玻璃形成液体中Stokes-Einstein关系式的高温异常失效及动力学慢化研究

Stokes-Einstein　(SE)　relation describes the relationship between self-diffusivity and viscosity, and thus plays an important role in studying the slowing down dynamics of glass-forming liquids. The abnormal breakdown of SE relation at temperatures above liquidus temperature contradicts our normal knowledge about the validity of SE relation and the dynamics of normal liquid, and it is thus a real challenge for experiment and theory. With a combination of molecular dynamics simulation and synchrotron radiation experiment, the project aims to elucidate the mechanism and to find a resonable criteria to predicate the abnormal breakdown of SE relation. The project includes: (1) investigate the intrinsic characteristics of materials on the validity of SE relation, and propose an empirical model for the prediction of the system with the abnormal breakdown of SE relation;(2)investigate the correlation motion of atom and the slowing down of dynamics of high temperature normal liquid from the analysis of atomic diffusion and relaxation process;(3)investigate the correlations among dynamics,structure and the validity of SE relation, and elucidate the mechanism of the abnormal breakdown of SE relation; (4) on the basis of the mechanism study, we try to propose a quantitative criteria to predict the onset temperature for the abnormal breakdown of SE relation. The combination of electrostatic levitation and synchrotron EXAFS technique is applied to determine the liquid structure, and the experimental results are used to confirm the validity of simulation. This project is important for the right application of SE relation and the elucidation of the microscopic details of glass transition in glass-forming liquids. Moreover, the project can give important information for the further improvement of the mode coupling theory.

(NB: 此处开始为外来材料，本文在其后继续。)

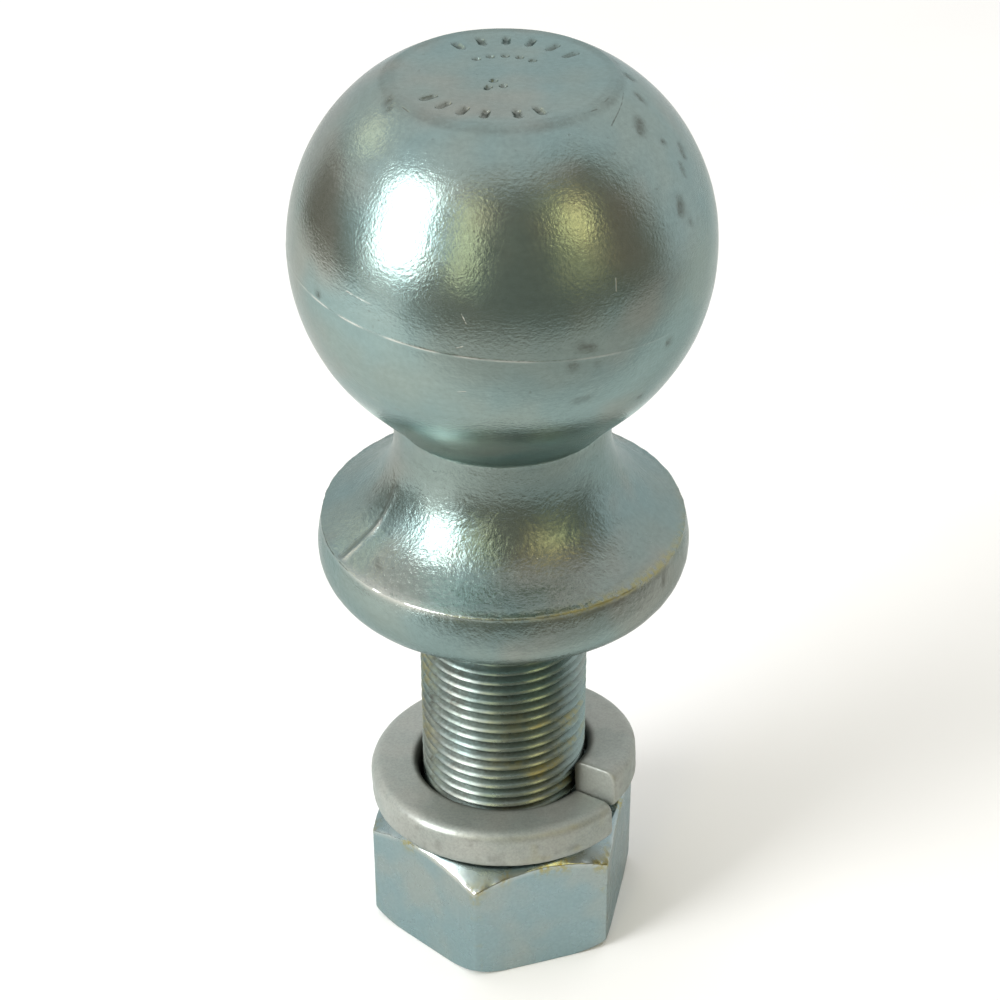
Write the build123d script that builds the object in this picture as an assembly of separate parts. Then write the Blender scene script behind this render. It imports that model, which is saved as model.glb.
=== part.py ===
from build123d import *
import math
import os

# A forged trailer hitch ball with its split lock washer and hex nut.
# The ball, neck, flange and threaded shank are one forging, so they are one node.
# Frame: the origin is on the shank's axis in the plane of the flange's underside, +Z is up through the
# ball, and -Y is the side that the washer's split and one corner of the nut face most nearly.
# Millimetres. Radii are about the Z axis unless a name says otherwise.

INCH = 25.4

# Ball
ball_radius = 2.3125 * INCH / 2
ball_centre_z = 55.0
crown_radius = 26.0          # the ball is drawn in slightly above this polar angle, up to the top flat
crown_start_angle = 60.0
ball_cone_angle = 43.0       # this far below its equator the ball runs on as a cone, down to the neck
top_flat_z = 79.65
top_flat_edge_radius = 0.4

# Neck
neck_radius = 15.6
neck_fillet_radius = 1.5
skirt_top_z = 25.0           # from here the neck sweeps out in a hollow curve, then a cone
skirt_turn = 60.0            # degrees that the curve turns through before the cone

# Flange
flange_radius = 27.25
flange_widest_z = 6.3
rim_under_radius = 6.0       # rounding from the rim to the seat
parting_line_radius = 26.5
parting_line_z = 10.6

# Shank
shank_radius = 1.0 * INCH / 2
shank_length = 2.125 * INCH
shoulder_length = 6.0
runout_length = 3.6
tip_chamfer = 1.5

# Thread: 1 in, 14 to the inch, 60 degrees. Its section is cut as rings, one to a pitch, and the nut's bore
# is plain and clears the crests, so the nut can run along the shank at any turn.
thread_pitch = INCH / 14
thread_crest_radius = 12.65
thread_root_radius = 11.54
thread_crest_width = thread_pitch / 8
thread_radial_clearance = 0.15
flank_slope = math.tan(math.radians(30))

# Hex nut
nut_across_flats = 37.5
nut_height = 20.3
nut_base_z = -63.6
nut_corner_angle = 17.8      # one corner, degrees from +X
nut_top_face_radius = 18.3
nut_base_face_radius = 19.0
nut_top_chamfer_drop = 2.8
nut_base_round_rise = 3.0
nut_countersink_radius = 13.3

# Split lock washer, left-hand, as on every right-hand thread
washer_bore_radius = 13.35
washer_outer_radius = 20.75
washer_thickness = 0.25 * INCH
washer_outer_edge_radius = 1.6
washer_bore_edge_radius = 1.2
washer_rise = 4.9            # how far one end stands above the other
washer_split_angle = -36.5   # the low end's face, degrees from +X
washer_split_gap = 2.0       # degrees of ring that the split takes away
washer_tilt = 6.5            # the loose washer lies tilted, on one spot of the nut's top face
washer_tilt_high_side = -68.0
washer_centre_z = -38.25


def arc_point(centre_x, centre_z, radius, degrees):
    """A point of the profile on a circle, measured from +X towards +Z."""
    turn = math.radians(degrees)
    return (centre_x + radius * math.cos(turn), centre_z + radius * math.sin(turn))


def profile_arc(centre_x, centre_z, radius, start, end):
    """A profile arc from one angle to another."""
    return ThreePointArc(
        arc_point(centre_x, centre_z, radius, start),
        arc_point(centre_x, centre_z, radius, (start + end) / 2),
        arc_point(centre_x, centre_z, radius, end),
    )


def lathe(edges):
    """The solid that a closed profile of (radius, z) edges turns about the Z axis."""
    return revolve(Plane.XZ * make_face(edges), Axis.Z)


def ringed_rod():
    """A rod with the thread's section all along it: crest, flank, root and flank at every pitch."""
    half_crest = thread_crest_width / 2
    flank_height = (thread_crest_radius - thread_root_radius) * flank_slope
    crest_count = math.ceil(shank_length / thread_pitch) + 1
    section = []
    for k in range(crest_count):
        crest_z = -shank_length + k * thread_pitch
        section += [
            (thread_root_radius, crest_z - half_crest - flank_height),
            (thread_crest_radius, crest_z - half_crest),
            (thread_crest_radius, crest_z + half_crest),
            (thread_root_radius, crest_z + half_crest + flank_height),
        ]
    return lathe(Polyline((0, section[0][1]), *section, (0, section[-1][1]), close=True).edges())


def ball_and_flange():
    """The turned shape above the thread: top flat, ball, neck, flange, seat and plain shoulder."""
    crown_shift = ball_radius - crown_radius
    crown_x = crown_shift * math.sin(math.radians(crown_start_angle))
    crown_z = ball_centre_z + crown_shift * math.cos(math.radians(crown_start_angle))
    edge_z = top_flat_z - top_flat_edge_radius
    edge_reach = crown_radius - top_flat_edge_radius
    edge_angle = math.degrees(math.asin((edge_z - crown_z) / edge_reach))
    edge_x = arc_point(crown_x, crown_z, edge_reach, edge_angle)[0]

    cone_top = arc_point(0, ball_centre_z, ball_radius, -ball_cone_angle)
    fillet_x = neck_radius + neck_fillet_radius
    cone_foot_x = fillet_x - neck_fillet_radius * math.cos(math.radians(ball_cone_angle))
    cone_foot_z = cone_top[1] - (cone_top[0] - cone_foot_x) / math.tan(math.radians(ball_cone_angle))
    fillet_z = cone_foot_z - neck_fillet_radius * math.sin(math.radians(ball_cone_angle))

    parting_line = (parting_line_radius, parting_line_z)
    turn = math.radians(skirt_turn)
    skirt_reach = parting_line_radius - neck_radius
    skirt_drop = skirt_top_z - parting_line_z
    skirt_radius = (skirt_drop * math.sin(turn) - skirt_reach * math.cos(turn)) / (1 - math.cos(turn))
    skirt_x = neck_radius + skirt_radius
    skirt_foot = arc_point(skirt_x, skirt_top_z, skirt_radius, 180 + skirt_turn)
    widest = (flange_radius, flange_widest_z)
    seat_edge = (flange_radius - rim_under_radius, 0)

    edges = [
        Line((0, top_flat_z), (edge_x, top_flat_z)),
        profile_arc(edge_x, edge_z, top_flat_edge_radius, 90, edge_angle),
        profile_arc(crown_x, crown_z, crown_radius, edge_angle, 90 - crown_start_angle),
        profile_arc(0, ball_centre_z, ball_radius, 90 - crown_start_angle, -ball_cone_angle),
        Line(cone_top, (cone_foot_x, cone_foot_z)),
        profile_arc(fillet_x, fillet_z, neck_fillet_radius, 180 - ball_cone_angle, 180),
        Line((neck_radius, fillet_z), (neck_radius, skirt_top_z)),
        profile_arc(skirt_x, skirt_top_z, skirt_radius, 180, 180 + skirt_turn),
        Line(skirt_foot, parting_line),
        TangentArc(widest, parting_line, tangent=(0, 1)),
        TangentArc(widest, seat_edge, tangent=(0, -1)),
        Line(seat_edge, (shank_radius, 0)),
        Line((shank_radius, 0), (shank_radius, -shoulder_length)),
        Line((shank_radius, -shoulder_length), (thread_root_radius, -shoulder_length - runout_length)),
        Line((thread_root_radius, -shoulder_length - runout_length), (0, -shoulder_length - runout_length)),
        Line((0, -shoulder_length - runout_length), (0, top_flat_z)),
    ]
    return lathe(edges)


def threaded_shank():
    """The full thread, from the shoulder to a chamfered tip."""
    outside = shank_radius + 1
    chamfer_top_z = -shank_length + tip_chamfer + outside - thread_crest_radius
    tip_radius = thread_crest_radius - tip_chamfer
    envelope = lathe(
        Polyline(
            (0, -shank_length),
            (tip_radius, -shank_length),
            (outside, chamfer_top_z),
            (outside, -shoulder_length),
            (0, -shoulder_length),
            close=True,
        ).edges()
    )
    return ringed_rod() & envelope


def hitch_ball():
    """Ball, neck, flange and threaded shank, forged in one piece."""
    return ball_and_flange() + threaded_shank()


def hex_nut():
    """Hex nut with a coned top edge, a rounded base edge and a countersunk bore that clears the thread."""
    corner_radius = nut_across_flats / math.sqrt(3)
    outside = corner_radius + 0.3
    hexagon = RegularPolygon(nut_across_flats / 2, 6, major_radius=False, rotation=nut_corner_angle)
    blank = extrude(hexagon, nut_height)
    cone_slope = nut_top_chamfer_drop / (corner_radius - nut_top_face_radius)
    cone_foot_z = nut_height - cone_slope * (outside - nut_top_face_radius)
    bore_radius = thread_crest_radius + thread_radial_clearance
    sink_depth = nut_countersink_radius - bore_radius
    turned = lathe(
        [
            Line((nut_countersink_radius, 0), (nut_base_face_radius, 0)),
            TangentArc((nut_base_face_radius, 0), (outside, nut_base_round_rise), tangent=(1, 0)),
            Line((outside, nut_base_round_rise), (outside, cone_foot_z)),
            Line((outside, cone_foot_z), (nut_top_face_radius, nut_height)),
            Line((nut_top_face_radius, nut_height), (nut_countersink_radius, nut_height)),
            Line((nut_countersink_radius, nut_height), (bore_radius, nut_height - sink_depth)),
            Line((bore_radius, nut_height - sink_depth), (bore_radius, sink_depth)),
            Line((bore_radius, sink_depth), (nut_countersink_radius, 0)),
        ]
    )
    return Pos(0, 0, nut_base_z) * (blank & turned)


def lock_washer():
    """Split spring washer: a rounded bar along a left-hand helix, lying tilted on the nut."""
    middle_radius = (washer_bore_radius + washer_outer_radius) / 2
    width = washer_outer_radius - washer_bore_radius
    ring_share = (360 - washer_split_gap) / 360
    path = Edge.make_helix(
        pitch=washer_rise / ring_share,
        height=washer_rise,
        radius=middle_radius,
        lefthand=True,
    )
    with BuildSketch(Plane((middle_radius, 0, 0), x_dir=(1, 0, 0), z_dir=(0, 1, 0))) as bar:
        Rectangle(width, washer_thickness)
        corners = bar.vertices().sort_by(Axis.X)
        fillet(corners[2:], washer_outer_edge_radius)
        fillet(bar.vertices().group_by(Axis.X)[0], washer_bore_edge_radius)
    ring = Pos(0, 0, -washer_rise / 2) * sweep(bar.sketch, path=path, is_frenet=True)
    high_side = math.radians(washer_tilt_high_side)
    tilt_axis = Axis((0, 0, 0), (math.sin(high_side), -math.cos(high_side), 0))
    turned = ring.rotate(Axis.Z, washer_split_angle)
    return Pos(0, 0, washer_centre_z) * turned.rotate(tilt_axis, washer_tilt)


if __name__ == "__main__":
    os.makedirs("parts", exist_ok=True)
    parts = {"hitch_ball": hitch_ball(), "lock_washer": lock_washer(), "hex_nut": hex_nut()}
    for name, shape in parts.items():
        export_step(shape, f"parts/{name}.step")
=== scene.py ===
import functools
import math

import bmesh
import bpy
import numpy as np
from mathutils import Matrix, Quaternion, Vector


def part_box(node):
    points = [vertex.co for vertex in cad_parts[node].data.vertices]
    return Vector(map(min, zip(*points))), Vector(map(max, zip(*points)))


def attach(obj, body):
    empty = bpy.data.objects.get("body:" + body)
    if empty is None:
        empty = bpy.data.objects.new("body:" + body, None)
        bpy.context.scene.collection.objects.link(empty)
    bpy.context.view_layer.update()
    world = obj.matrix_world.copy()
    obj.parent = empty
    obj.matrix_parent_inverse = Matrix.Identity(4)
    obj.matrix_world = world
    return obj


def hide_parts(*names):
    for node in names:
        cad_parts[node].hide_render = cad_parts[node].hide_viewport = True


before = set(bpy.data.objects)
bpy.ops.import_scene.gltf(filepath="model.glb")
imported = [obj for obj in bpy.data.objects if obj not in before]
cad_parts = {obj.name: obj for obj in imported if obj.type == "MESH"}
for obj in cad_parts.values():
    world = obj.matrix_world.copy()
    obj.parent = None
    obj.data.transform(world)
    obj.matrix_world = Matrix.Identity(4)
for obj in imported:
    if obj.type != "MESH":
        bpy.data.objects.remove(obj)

# A forged trailer hitch ball on its threaded shank, with a split lock washer and a hex nut.
# Each of the three is one closed mesh that stands for its CAD node. Heights are above the flange's
# underside, and radii are about the shank's axis. Azimuths run from +X towards +Y, so -90 degrees is the
# front.

MM = 0.001
TAU = 2 * math.pi

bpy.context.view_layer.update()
stud_low, stud_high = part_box("hitch_ball")
nut_low, nut_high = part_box("hex_nut")

# Ball, neck and flange
BALL_RADIUS = (stud_high.x - stud_low.x) / 2
BALL_CENTRE_Z = 55.0 * MM
TOP_Z = stud_high.z
CROWN_RADIUS = 26.0 * MM
CROWN_START = 60.0
TOP_EDGE_RADIUS = 0.4 * MM
TOP_FLAT_RADIUS = 14.0 * MM     # the stamped marks are inside this
CONE_ANGLE = 43.0
NECK_RADIUS = 15.6 * MM
NECK_FILLET = 1.5 * MM
SKIRT_TOP_Z = 25.0 * MM
SKIRT_TURN = 60.0
FLANGE_RADIUS = 27.25 * MM
FLANGE_WIDEST_Z = 6.3 * MM
RIM_UNDER_RADIUS = 6.0 * MM
PARTING_RADIUS = 26.5 * MM
PARTING_Z = 10.6 * MM

# Shank and thread
SHANK_RADIUS = 12.7 * MM
TIP_Z = stud_low.z
SHOULDER_Z = -6.0 * MM
RUNOUT_LENGTH = 3.6 * MM
TIP_CHAMFER = 1.5 * MM
PITCH = 25.4 / 14 * MM
CREST_RADIUS = 12.65 * MM
ROOT_RADIUS = 11.54 * MM
CREST_AZIMUTH_AT_TIP = 244.0
THREAD_CLEARANCE = 0.15 * MM

# Nut
NUT_BASE_Z = nut_low.z
NUT_TOP_Z = nut_high.z
HALF_FLATS = 37.5 / 2 * MM
NUT_CORNER_AZIMUTH = 17.8
NUT_TOP_FACE_RADIUS = 18.3 * MM
NUT_BASE_FACE_RADIUS = 19.0 * MM
NUT_CHAMFER_DROP = 2.8 * MM
NUT_BASE_ROUND = 2.95 * MM
COUNTERSINK_RADIUS = 13.3 * MM

# Lock washer
WASHER_BORE = 13.35 * MM
WASHER_OUTSIDE = 20.75 * MM
WASHER_THICKNESS = 6.35 * MM
WASHER_OUTER_ROUND = 1.6 * MM
WASHER_BORE_ROUND = 1.2 * MM
WASHER_RISE = 4.9 * MM
WASHER_SPLIT_AZIMUTH = -36.5
WASHER_GAP = 2.0
WASHER_TILT = 6.5
WASHER_HIGH_SIDE = -68.0
WASHER_CENTRE_Z = -38.25 * MM


# ---- shapes

def arc(centre, radius, start, end, step):
    """Points of a circle in (radius, height), from one angle to another in degrees, about a step apart."""
    count = max(2, round(abs(math.radians(end - start)) * radius / step))
    turn = np.radians(np.linspace(start, end, count + 1))
    return np.stack([centre[0] + radius * np.cos(turn), centre[1] + radius * np.sin(turn)], axis=1)


def join(*stretches):
    """One outline from stretches that meet end to end."""
    return np.vstack([stretches[0]] + [s[1:] for s in stretches[1:]])


def straight(start, end, step):
    """Points of a straight stretch, about a step apart."""
    count = max(1, round(math.dist(start, end) / step))
    return np.linspace(start, end, count + 1)


def ring_azimuths(count):
    """Azimuths in radians, evenly spaced all round."""
    return np.arange(count) * TAU / count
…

Stokes-Einstein（SE）关系式描述了液体自扩散系数和粘度的关联，对于玻璃形成液体动力学慢化研究具有重要意义。SE关系式在液相线温度以上异常失效的现象与人们的传统认知相矛盾，给实验和理论带来了严峻挑战。本项目采用分子动力学模拟和实验相结合的方法，系统研究了SE关系式高温异常失效的物理机制及定量预测方法。对SE关系式异常失效体系的内禀属性进行研究，提出预测异常失效体系的经验模型；对原子的扩散和弛豫过程进行研究，澄清高温液体原子的耦合运动、动力学慢化和空间不均匀性；探讨液体动力学、微观结构与SE关系式失效的耦合关系，阐明SE关系式异常失效的物理机制；探索异常失效温度的定量预测方法并对其合理性进行验证。利用静电悬浮结合同步辐射EXAFS研究液体结构，对模拟结果的合理性进行验证。本项目对SE关系式的合理使用及玻璃态转变机理研究具有重要意义，并为模式耦合理论的进一步完善提供重要信息。

Stokes-Einstein (SE) 关系式描述了自扩散系数和粘度之间的关联。通常情况下，SE关系式在温度低于模式耦合理论(MCT)临界温度Tc时失效。但最新研究发现，对很多液体而言，SE关系式在液相线温度以上已经发生异常失效。项目以揭示SE关系式的高温异常失效机制并定量预测失效温度为目标，以分子动力学模拟和实验相结合的方式，对液态单质Al、二元合金Fe-Al、Ni-Nb和三元合金Al-Co-Ni的输运性质和SE关系式的失效情况进行了系统研究。研究表明，在液态Al、Fe-Al和Al-Co-Ni中SE关系式在液相线温度以上发生高温异常失效，而在Ni-Nb合金中未发现该现象。对熔体结构、动力学空间不均匀性、动力学慢化现象、结构与动力学的耦合关系等进行了深入研究，揭示了SE关系式熔点以上异常失效的物理机制是原子动力学空间不均匀性的快速增加。基于组元动力学脱耦，提出了SE关系式异常失效温度的D1/D2（即：两组元自扩散系数比值）判据，并对判据的合理性及适用范围进行了检验。研究发现，强的化学短程有序(CSRO)对组元动力学脱耦以及SE关系式的高温异常失效具有重要影响。基于动力学慢化，提出了动力学参数的超-Arrhenius行为判据；基于原子团簇分析，提出了局域五次对称 (Local Five-Fold Symmetry) 这一预测SE关系式异常失效更为普适的方法。在上海同步辐射光源(SSRF)通过高能同步辐射X射线衍射技术对Al72Ni16Co12熔体结构进行了测定，并利用实验结果对经典分子动力学模拟结果的合理性进行了验证。本项目对SE关系式的合理使用及玻璃态转变机理研究具有重要意义，并为模式耦合理论的进一步完善提供重要信息。